Scrubbing Diesel: Selective Catalytic Reduction Systems and transportation

The future of clean diesel may reside in the industrial cleansing power of SCR


The use of selective catalytic reduction – also known as SCR systems – has been in use for decades to remove nitrogen oxides (NOx) from industrial exhaust. Any of these NOx chemicals released into the atmosphere will combine with other elements as a primary component of smog and acid rain.

The use of SCR systems creates a chemical reaction to industrial exhaust, combining it with ammonia before passing it over a catalyst and heat to form harmless water vapor and nitrogen. This selective catalytic reduction process can destroy up to 99 percent of NOx chemicals in industrial exhaust.

But industrial output is only one of several points of NOx pollution. In fact, the EPA reports in California that personal transportation and shipping lead the emissions factors for NOx in the state. Thankfully, the older science of SCR systems is currently being adapted to account for this pollution source and provide abatement.

The process as adapted to diesel engines is virtually the same as the industrial selective catalytic reduction. But instead of the ammonia stream entering a giant combustion chamber as it would with an exhaust flue – it enters the emission stack or tailpipe. The combined ammonia and exhaust mixture then passes over a catalyst insert in the vein of a catalytic converter, which is already mandatory in many states for highway vehicles. The result, emissions free of NOx and filled with harmless water and nitrogen.

There are already applications of SCR systems in large-scale diesel engines for both rail and commercial ocean-going ships. Both of these transportation networks are among the worst offenders in NOx emissions, so taking selective catalytic reduction out of the fixed-point world of industry and to the road makes a lot of sense.

However, there are some hitches in the technology that are holding SCR systems from becoming more widely used in applications such as diesel trucking.

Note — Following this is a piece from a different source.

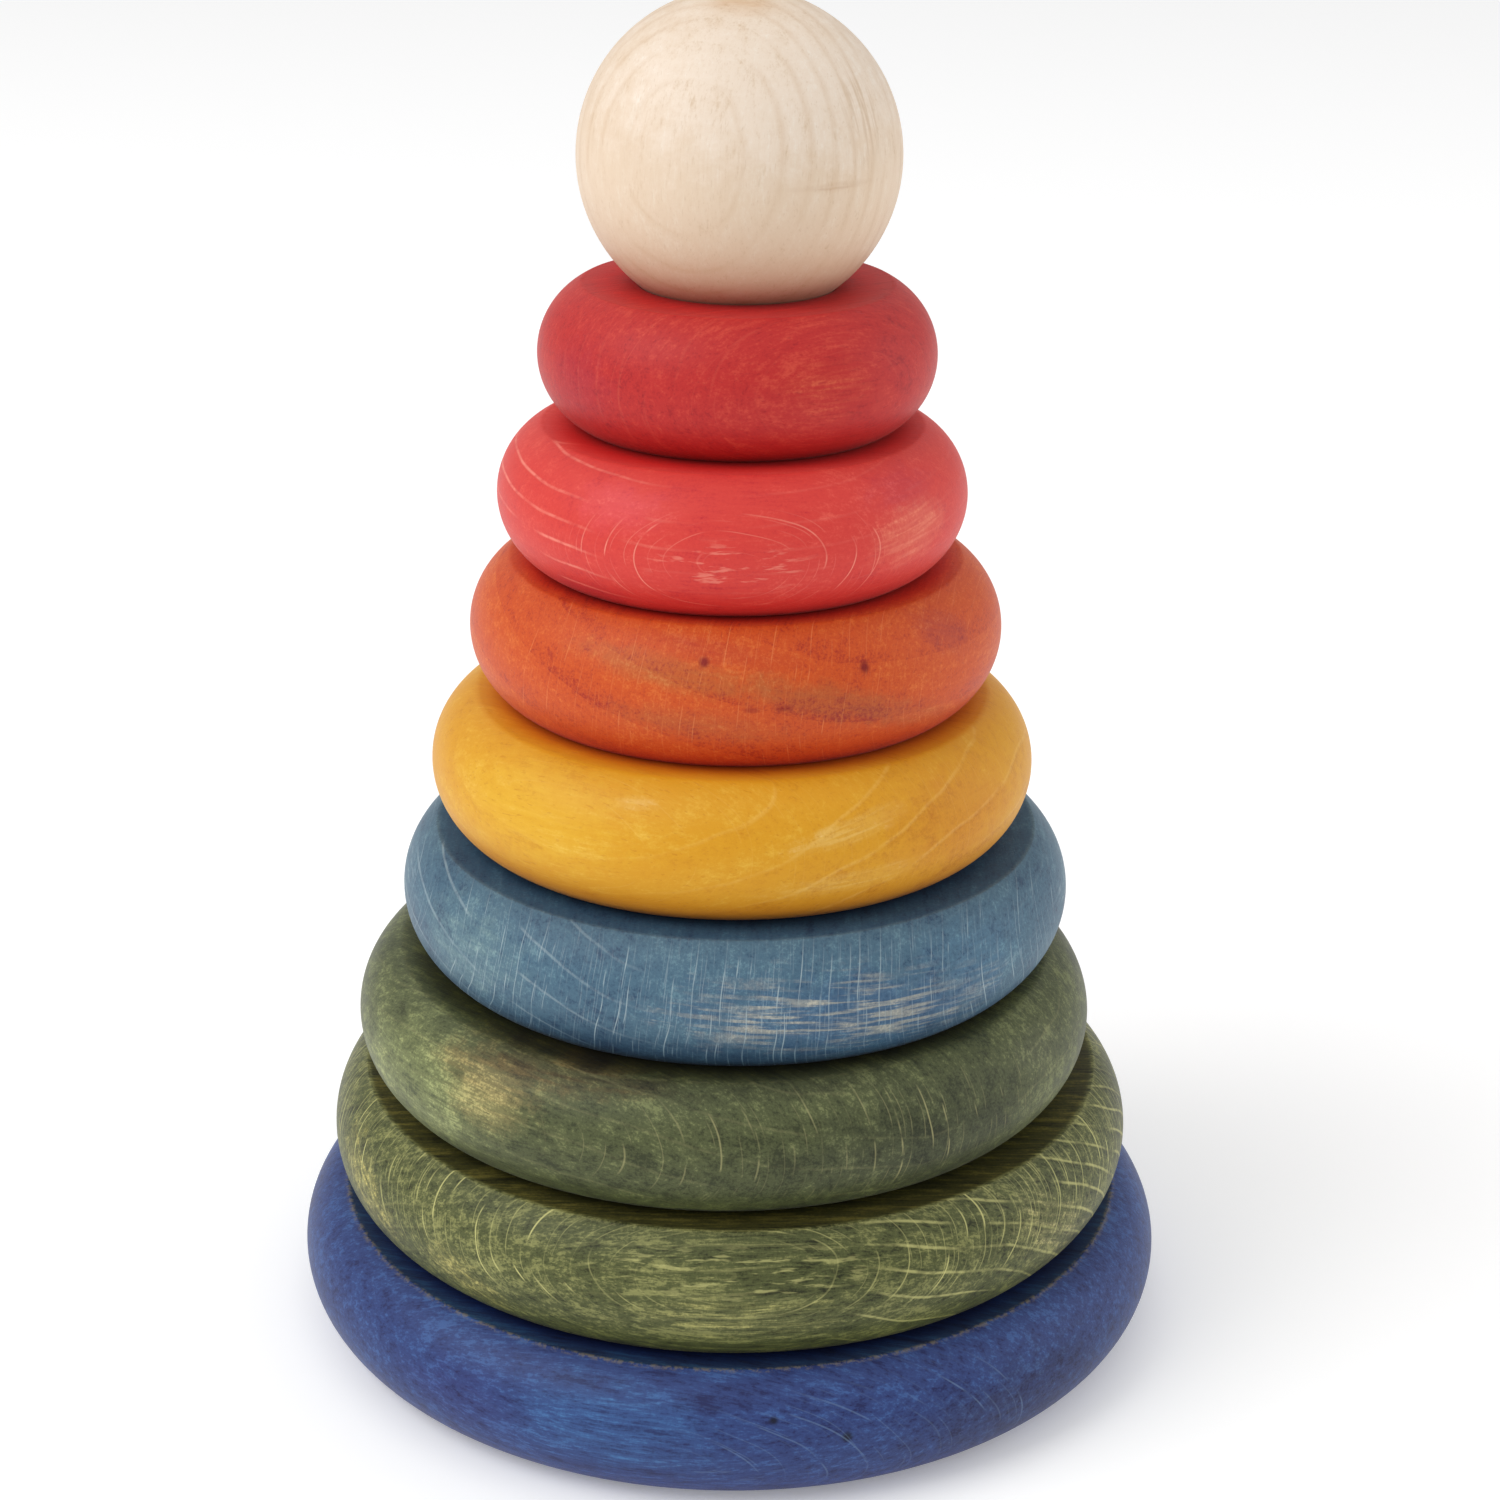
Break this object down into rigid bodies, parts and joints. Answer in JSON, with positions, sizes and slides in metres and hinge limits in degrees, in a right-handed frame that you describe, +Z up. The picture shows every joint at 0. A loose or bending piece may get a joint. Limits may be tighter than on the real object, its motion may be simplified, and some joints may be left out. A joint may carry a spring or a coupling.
{
  "type": "stacking ring tower puzzle",
  "caption": "Wooden stacking tower: loose bulging rings of falling diameter threaded on a central peg above a wide base, capped with a loose ball.",
  "frame": {"origin": "centre of the base disc's flat underside", "axes": "+Z up along the peg; X and Y are level, and -Y faces the usual viewer"},
  "size_m": [0.12, 0.12, 0.1804],
  "materials": {
    "blue_stain": "thin stain, satin, grain showing",
    "olive_stain": "thin stain, satin, grain showing",
    "green_stain": "thin stain, satin, grain showing",
    "light_blue_stain": "thin stain, satin, grain showing",
    "yellow_stain": "thin stain, satin, grain showing",
    "orange_stain": "thin stain, satin, grain showing",
    "coral_stain": "thin stain, satin, grain showing",
    "red_stain": "thin stain, satin, grain showing",
    "natural_wood": "sanded, unvarnished"
  },
  "bodies": {
    "stand": {"base_disc": "blue_stain", "peg": "natural_wood"},
    "olive_ring": {"olive_ring": "olive_stain"},
    "green_ring": {"green_ring": "green_stain"},
    "light_blue_ring": {"light_blue_ring": "light_blue_stain"},
    "yellow_ring": {"yellow_ring": "yellow_stain"},
    "orange_ring": {"orange_ring": "orange_stain"},
    "coral_ring": {"coral_ring": "coral_stain"},
    "red_ring": {"red_ring": "red_stain"},
    "ball": {"ball": "natural_wood"}
  },
  "joints": [
    {"name": "olive_ring_lift", "type": "slide", "parent": "stand", "child": "olive_ring", "axis": [0, 0, 1], "range_m": [0, 0.135]},
    {"name": "green_ring_lift", "type": "slide", "parent": "olive_ring", "child": "green_ring", "axis": [0, 0, 1], "range_m": [0, 0.117]},
    {"name": "light_blue_ring_lift", "type": "slide", "parent": "green_ring", "child": "light_blue_ring", "axis": [0, 0, 1], "range_m": [0, 0.099]},
    {"name": "yellow_ring_lift", "type": "slide", "parent": "light_blue_ring", "child": "yellow_ring", "axis": [0, 0, 1], "range_m": [0, 0.082]},
    {"name": "orange_ring_lift", "type": "slide", "parent": "yellow_ring", "child": "orange_ring", "axis": [0, 0, 1], "range_m": [0, 0.063]},
    {"name": "coral_ring_lift", "type": "slide", "parent": "orange_ring", "child": "coral_ring", "axis": [0, 0, 1], "range_m": [0, 0.045]},
    {"name": "red_ring_lift", "type": "slide", "parent": "coral_ring", "child": "red_ring", "axis": [0, 0, 1], "range_m": [0, 0.027]},
    {"name": "ball_lift", "type": "slide", "parent": "red_ring", "child": "ball", "axis": [0, 0, 1], "range_m": [0, 0.01]}
  ]
}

First, the variation of NOx from the stack depending on the amount of horsepower used by the truck means a very sensitive computer monitoring the ammonia concentration in the SCR chamber is required. If the mixture fails to become rich enough, the reaction doesn’t take place and the system is worthless. If it’s too rich, it could mean toxic ammonia exposure.

In short, Selective Catalytic Reduction systems are promising if not ready for primetime players making the move from the staid industrial setting to overcoming one of the largest sources of NOx air pollutants in commercial transportation.